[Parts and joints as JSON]
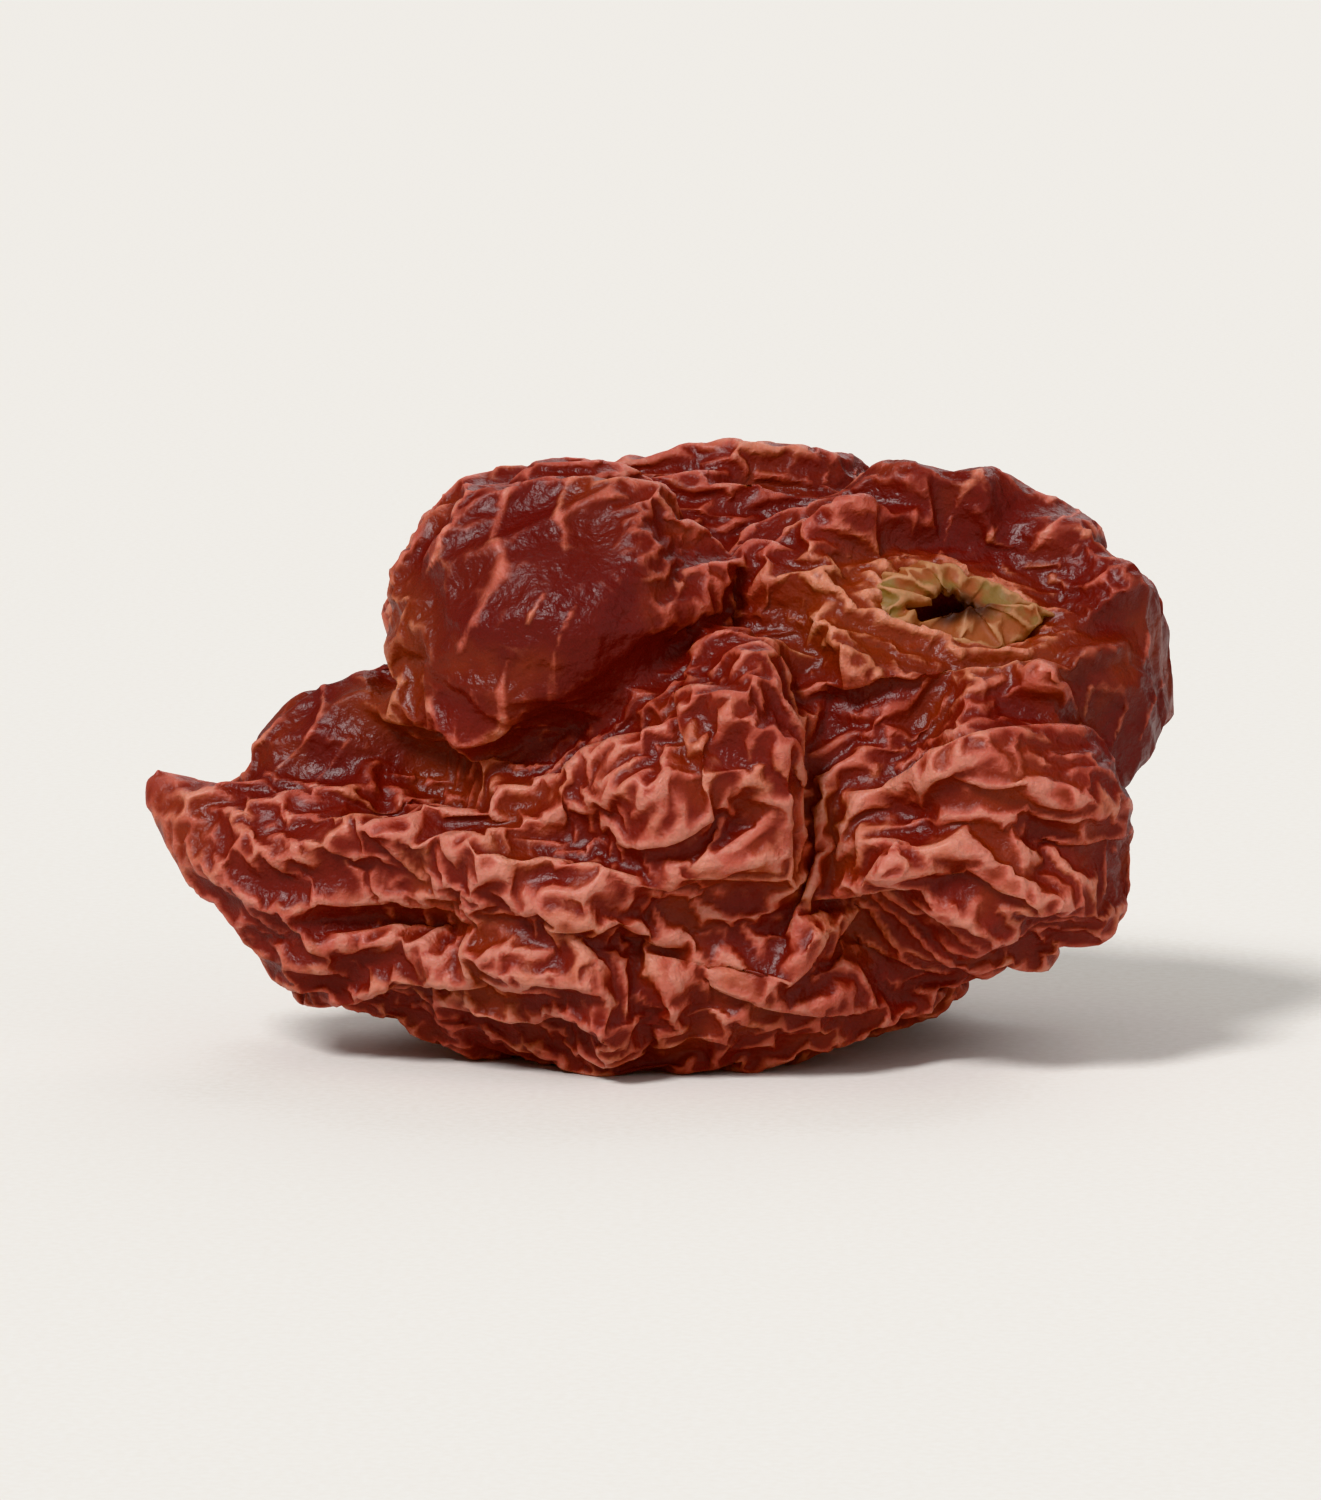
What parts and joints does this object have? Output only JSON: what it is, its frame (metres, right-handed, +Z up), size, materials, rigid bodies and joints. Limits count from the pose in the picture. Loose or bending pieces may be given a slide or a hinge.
{
  "type": "dried carolina reaper pepper",
  "caption": "Whole dried superhot pepper pod, wrinkled and lobed with a pointed tail, its stem pulled out to leave a torn calyx ring.",
  "frame": {"origin": "centre of the pod's bounding box in X and Y, on the plane it rests on", "axes": "+X from the pointed tail to the blunt stem end, +Y to the pod's back, +Z up"},
  "size_m": [0.03, 0.0176, 0.0173],
  "materials": {
    "dried_pepper_skin": "dry wrinkled translucent skin with a soft gloss, dark maroon in the hollows and salmon orange on the crests",
    "dry_calyx": "dry matt plant tissue, pale yellow green to tan, darker round the tear"
  },
  "bodies": {
    "root": {"pod": "dried_pepper_skin", "calyx_ring": "dry_calyx"}
  },
  "joints": []
}
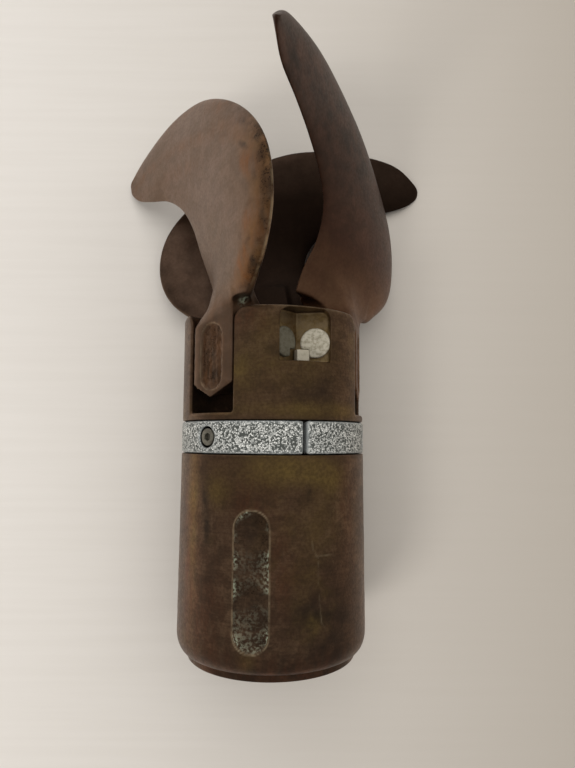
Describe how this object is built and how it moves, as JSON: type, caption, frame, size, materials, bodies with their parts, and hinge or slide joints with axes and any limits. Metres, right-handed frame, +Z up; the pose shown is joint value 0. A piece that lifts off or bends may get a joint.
{
  "type": "three-blade folding boat propeller",
  "caption": "Folding bronze boat propeller with geared blades on a splined hub, lying on its side, blades almost folded.",
  "frame": {"origin": "on the surface it lies on, below the centre of its bounding box", "axes": "+Y runs aft along the hub, which climbs 1.4 degrees toward the blades; +Z is up; +X is to the right seen from the front"},
  "size_m": [0.203, 0.3194, 0.1768],
  "materials": {
    "hub_bronze": "dark brown patina with olive and brass patches",
    "blade_bronze": "brown patina, copper bright along worn edges",
    "sleeve_bronze": "machined, dull",
    "anode_metal": "pitted, crystalline grey",
    "stainless_steel": "turned ends, bright",
    "key_steel": "dull, lightly stained",
    "black_rubber": "matt"
  },
  "bodies": {
    "hub": {"hub_casting": "hub_bronze", "spline_sleeve": "sleeve_bronze", "rubber_bush": "black_rubber", "anode_segment_1": "anode_metal", "anode_segment_2": "anode_metal", "anode_segment_3": "anode_metal", "anode_screw_1": "stainless_steel", "anode_screw_2": "stainless_steel", "anode_screw_3": "stainless_steel", "hinge_pin_1": "stainless_steel", "hinge_pin_2": "stainless_steel", "hinge_pin_3": "stainless_steel", "lock_key_1": "key_steel", "lock_key_2": "key_steel", "lock_key_3": "key_steel"},
    "blade_1": {"blade_1": "blade_bronze"},
    "blade_2": {"blade_2": "blade_bronze"},
    "blade_3": {"blade_3": "blade_bronze"}
  },
  "joints": [
    {"name": "blade_1_fold", "type": "hinge", "parent": "hub", "child": "blade_1", "pos_m": [-0.01831, 0.00967, 0.07897], "axis": [0.7615, -0.017, 0.6479], "range_deg": [-4, 82]},
    {"name": "blade_2_fold", "type": "hinge", "parent": "hub", "child": "blade_2", "pos_m": [0.02933, 0.01011, 0.06201], "axis": [0.1805, 0.0258, -0.9832], "range_deg": [-4, 82]},
    {"name": "blade_3_fold", "type": "hinge", "parent": "hub", "child": "blade_3", "pos_m": [-0.00918, 0.01097, 0.02924], "axis": [-0.9421, -0.0088, 0.3353], "range_deg": [-4, 82]}
  ],
  "couplings": [
    {"joint": "blade_1_fold", "follows": "blade_2_fold", "ratio": 1},
    {"joint": "blade_3_fold", "follows": "blade_2_fold", "ratio": 1}
  ]
}
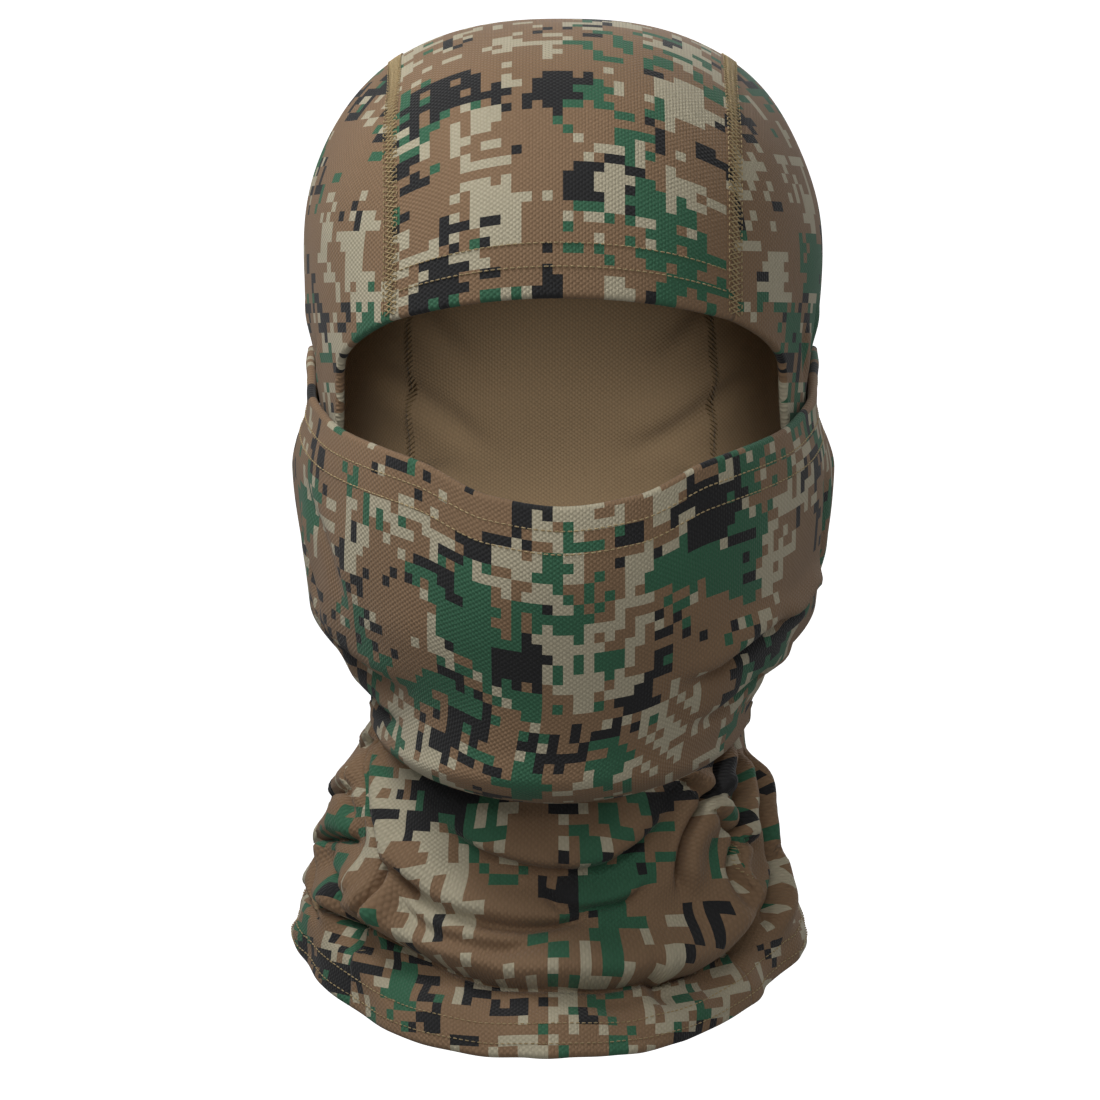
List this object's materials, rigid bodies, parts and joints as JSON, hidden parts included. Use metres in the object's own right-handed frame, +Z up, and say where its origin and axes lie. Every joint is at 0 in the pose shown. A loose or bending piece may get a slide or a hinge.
{
  "type": "camouflage balaclava",
  "caption": "Stretch-knit hood and neck tube in digital camouflage with an eye opening and a lower-face mask that pulls down under the chin.",
  "frame": {"origin": "middle of the flat patch inside the crown, where the hood rests on the head", "axes": "+Z up, the face looks along -Y, +X is the wearer's left"},
  "size_m": [0.1644, 0.2097, 0.3037],
  "materials": {
    "camo_cloth": "fine-ribbed stretch knit printed with brown, tan, green and black pixel camouflage",
    "cloth_reverse": "plain brown reverse of the knit",
    "khaki_thread": "khaki sewing thread"
  },
  "bodies": {
    "hood": {"crown_panel": "camo_cloth", "left_side_panel": "camo_cloth", "right_side_panel": "camo_cloth", "brow_hem_fold": "cloth_reverse", "brow_stitch_lower": "khaki_thread", "brow_stitch_upper": "khaki_thread", "left_crown_seam": "khaki_thread", "right_crown_seam": "khaki_thread", "neck_front_panel": "camo_cloth", "left_neck_seam": "khaki_thread", "right_neck_seam": "khaki_thread", "neck_hem_fold": "cloth_reverse", "neck_stitch_lower": "khaki_thread", "neck_stitch_upper": "khaki_thread", "left_mask_seam": "cloth_reverse", "right_mask_seam": "cloth_reverse"},
    "mask": {"face_mask_panel": "camo_cloth", "mask_hem_fold": "cloth_reverse", "mask_stitch_upper": "khaki_thread", "mask_stitch_lower": "khaki_thread"}
  },
  "joints": [
    {"name": "mask_pull_down", "type": "hinge", "parent": "hood", "child": "mask", "pos_m": [0, 0.0086, -0.0982], "axis": [1, 0, 0], "range_deg": [0, 24], "deforming": ["face_mask_panel", "mask_hem_fold", "mask_stitch_upper", "mask_stitch_lower"]}
  ]
}
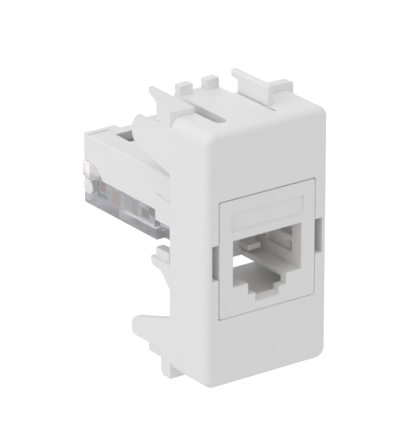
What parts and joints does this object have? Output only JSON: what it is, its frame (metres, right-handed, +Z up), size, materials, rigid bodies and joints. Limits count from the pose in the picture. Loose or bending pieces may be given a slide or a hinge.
{
  "type": "keystone jack",
  "caption": "White modular jack in a snap-in wall plate module, with contact springs in the plug port and a clear hinged cap that presses wires into the terminals.",
  "frame": {"origin": "middle of the plug port's main opening, on the module's front face", "axes": "X to the right seen from the front, Y from the face into the wall, Z up"},
  "size_m": [0.0211, 0.0338, 0.0424],
  "materials": {
    "white_plastic": "satin moulded plastic",
    "comb_plastic": "satin moulded plastic",
    "block_plastic": "satin moulded plastic",
    "clear_plastic": "clear polished plastic",
    "label_film": "printed colour fields",
    "board": "lacquered board",
    "contact_gold": "gold-plated spring wire",
    "terminal_tin": "tinned bright"
  },
  "bodies": {
    "jack": {"housing": "white_plastic", "jack_body": "white_plastic", "rear_housing": "white_plastic", "contact_comb": "comb_plastic", "circuit_board": "board", "terminal_block": "block_plastic", "terminal_1": "terminal_tin", "terminal_2": "terminal_tin", "terminal_3": "terminal_tin", "terminal_4": "terminal_tin", "terminal_5": "terminal_tin", "terminal_6": "terminal_tin", "terminal_7": "terminal_tin", "terminal_8": "terminal_tin"},
    "wiring_cap": {"wiring_cap": "clear_plastic", "wiring_label_left": "label_film", "wiring_label_right": "label_film"},
    "contact_1": {"contact_1": "contact_gold"},
    "contact_2": {"contact_2": "contact_gold"},
    "contact_3": {"contact_3": "contact_gold"},
    "contact_4": {"contact_4": "contact_gold"},
    "contact_5": {"contact_5": "contact_gold"},
    "contact_6": {"contact_6": "contact_gold"},
    "contact_7": {"contact_7": "contact_gold"},
    "contact_8": {"contact_8": "contact_gold"}
  },
  "joints": [
    {"name": "cap_hinge", "type": "hinge", "parent": "jack", "child": "wiring_cap", "pos_m": [0, 0.0323, 0.0018], "axis": [1, 0, 0], "range_deg": [0, 85]},
    {"name": "contact_1_flex", "type": "hinge", "parent": "jack", "child": "contact_1", "pos_m": [-0.00356, 0.0033, 0.00627], "axis": [1, 0, 0], "range_deg": [0, 9], "stiffness_Nm_per_rad": 0.035},
    {"name": "contact_2_flex", "type": "hinge", "parent": "jack", "child": "contact_2", "pos_m": [-0.00254, 0.0033, 0.00627], "axis": [1, 0, 0], "range_deg": [0, 9], "stiffness_Nm_per_rad": 0.035},
    {"name": "contact_3_flex", "type": "hinge", "parent": "jack", "child": "contact_3", "pos_m": [-0.00152, 0.0033, 0.00627], "axis": [1, 0, 0], "range_deg": [0, 9], "stiffness_Nm_per_rad": 0.035},
    {"name": "contact_4_flex", "type": "hinge", "parent": "jack", "child": "contact_4", "pos_m": [-0.00051, 0.0033, 0.00627], "axis": [1, 0, 0], "range_deg": [0, 9], "stiffness_Nm_per_rad": 0.035},
    {"name": "contact_5_flex", "type": "hinge", "parent": "jack", "child": "contact_5", "pos_m": [0.00051, 0.0033, 0.00627], "axis": [1, 0, 0], "range_deg": [0, 9], "stiffness_Nm_per_rad": 0.035},
    {"name": "contact_6_flex", "type": "hinge", "parent": "jack", "child": "contact_6", "pos_m": [0.00152, 0.0033, 0.00627], "axis": [1, 0, 0], "range_deg": [0, 9], "stiffness_Nm_per_rad": 0.035},
    {"name": "contact_7_flex", "type": "hinge", "parent": "jack", "child": "contact_7", "pos_m": [0.00254, 0.0033, 0.00627], "axis": [1, 0, 0], "range_deg": [0, 9], "stiffness_Nm_per_rad": 0.035},
    {"name": "contact_8_flex", "type": "hinge", "parent": "jack", "child": "contact_8", "pos_m": [0.00356, 0.0033, 0.00627], "axis": [1, 0, 0], "range_deg": [0, 9], "stiffness_Nm_per_rad": 0.035}
  ]
}
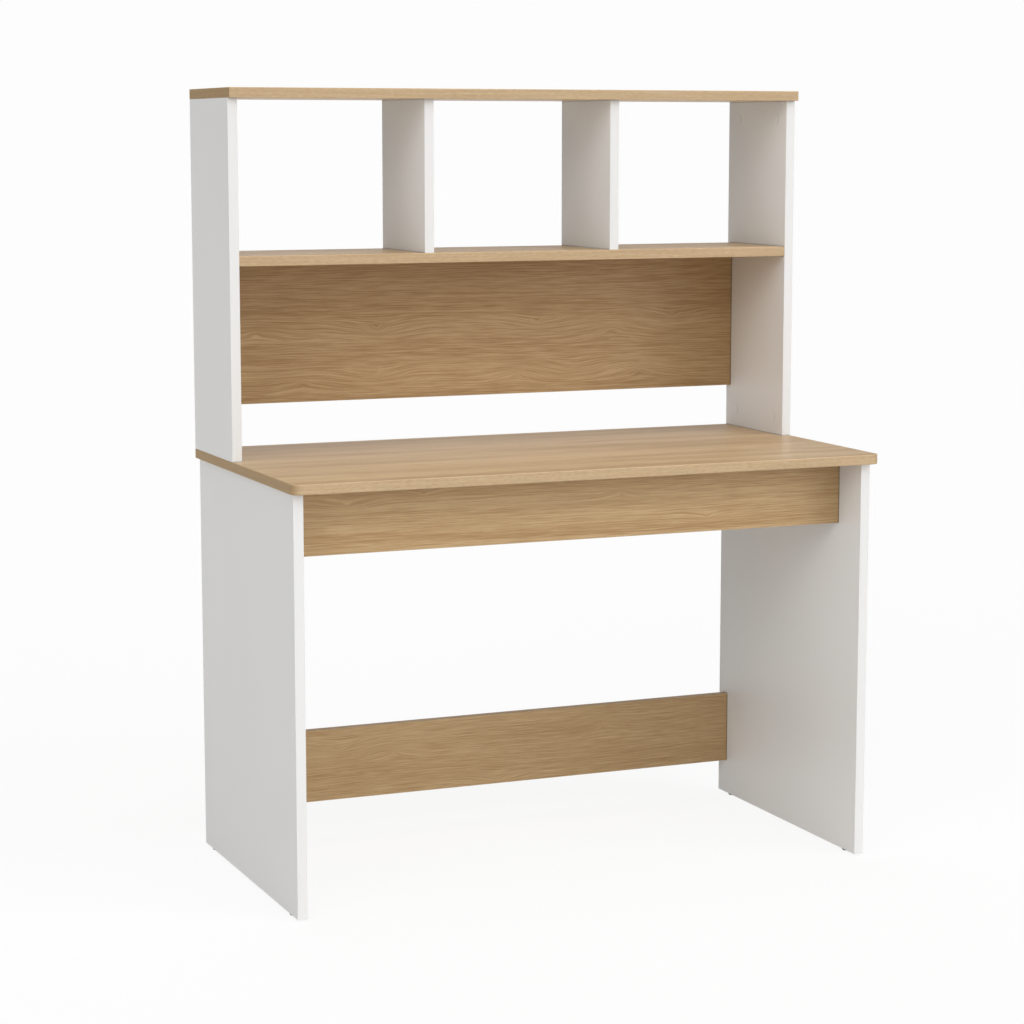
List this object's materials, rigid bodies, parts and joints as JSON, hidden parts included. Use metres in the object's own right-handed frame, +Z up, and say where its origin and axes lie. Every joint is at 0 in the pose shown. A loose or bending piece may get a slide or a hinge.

What the exercise asks ▸
Using the listing above, list every line in which the string "with" occurs.

Complete answer ▸
  "caption": "Whole dried superhot pepper pod, wrinkled and lobed with a pointed tail, its stem pulled out to leave a torn calyx ring.",
    "dried_pepper_skin": "dry wrinkled translucent skin with a soft gloss, dark maroon in the hollows and salmon orange on the crests",
Describe how this object is built and how it moves, as JSON: type, caption, frame, size, materials, bodies with their parts, and hinge or slide joints with axes and any limits. Metres, right-handed frame, +Z up; the pose shown is joint value 0. A piece that lifts off or bends may get a joint.
  "caption": "Folding bronze boat propeller with geared blades on a splined hub, lying on its side, blades almost folded.",
    "hub_bronze": "dark brown patina with olive and brass patches",
  "caption": "Stretch-knit hood and neck tube in digital camouflage with an eye opening and a lower-face mask that pulls down under the chin.",
    "camo_cloth": "fine-ribbed stretch knit printed with brown, tan, green and black pixel camouflage",
  "caption": "White modular jack in a snap-in wall plate module, with contact springs in the plug port and a clear hinged cap that presses wires into the terminals.",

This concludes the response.